Prices rose faster for producers than consumers last month, suggesting that U.S. importers may, for now, be eating the cost of Trump’s tariffs rather than passing them on to customers.

That may not last.

“It will only be a matter of time before producers pass their higher tariff-related costs onto the backs of inflation-weary consumers,” wrote Christopher Rupkey, chief economist at fwdbonds, a financial markets research firm.

Excluding volatile food and energy prices, so-called core producer prices rose 0.9% from June, biggest month-over-month jump since March 2022. Compared with a year ago, core wholesale prices rose 3.7% after posting a 2.6% year-over-year jump in June.

The wholesale inflation report two days after the Labor Department reported that consumer prices rose 2.7% last month from July 2024, same as the previous month and up from a post-pandemic low of 2.3% in April. Core consumer prices rose 3.1%, up from 2.9% in June. Both figures are above the Federal Reserve’s 2% target.

The new numbers suggest that slowing rent increases and cheaper gas are at least partly offsetting the impacts of Trump’s tariffs.

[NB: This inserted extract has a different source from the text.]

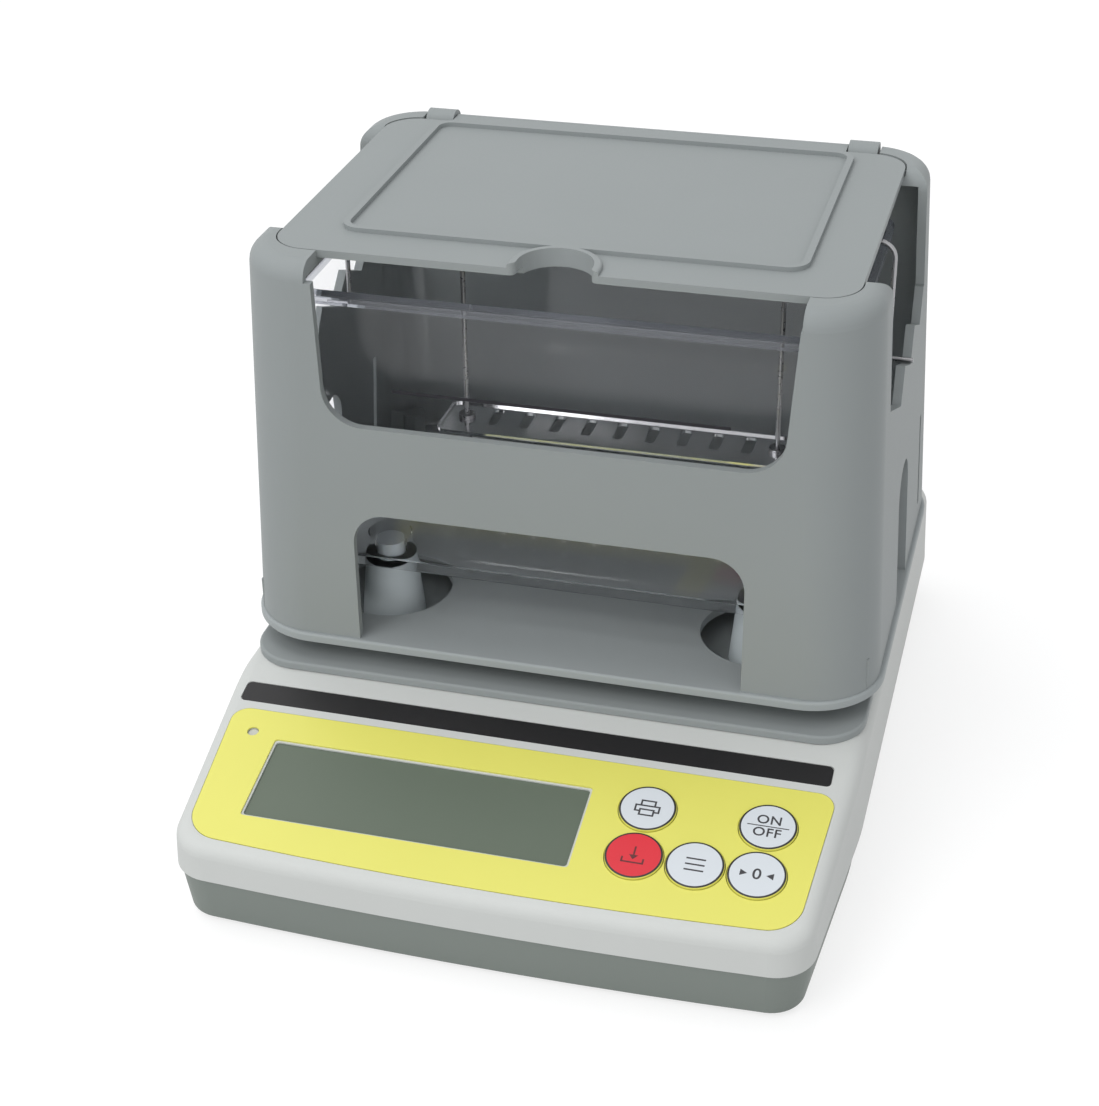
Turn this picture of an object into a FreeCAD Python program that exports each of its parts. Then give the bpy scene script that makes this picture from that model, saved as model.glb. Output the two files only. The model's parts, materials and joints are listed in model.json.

Many businesses are also likely still absorbing much of the cost of the duties instead of passing them along to customers via higher prices.

Wholesale prices can offer an early look at where consumer inflation might be headed. Economists also watch it because some of its components, notably measures of health care and financial services, flow into the Federal Reserve’s preferred inflation gauge — the personal consumption expenditures, or PCE, index.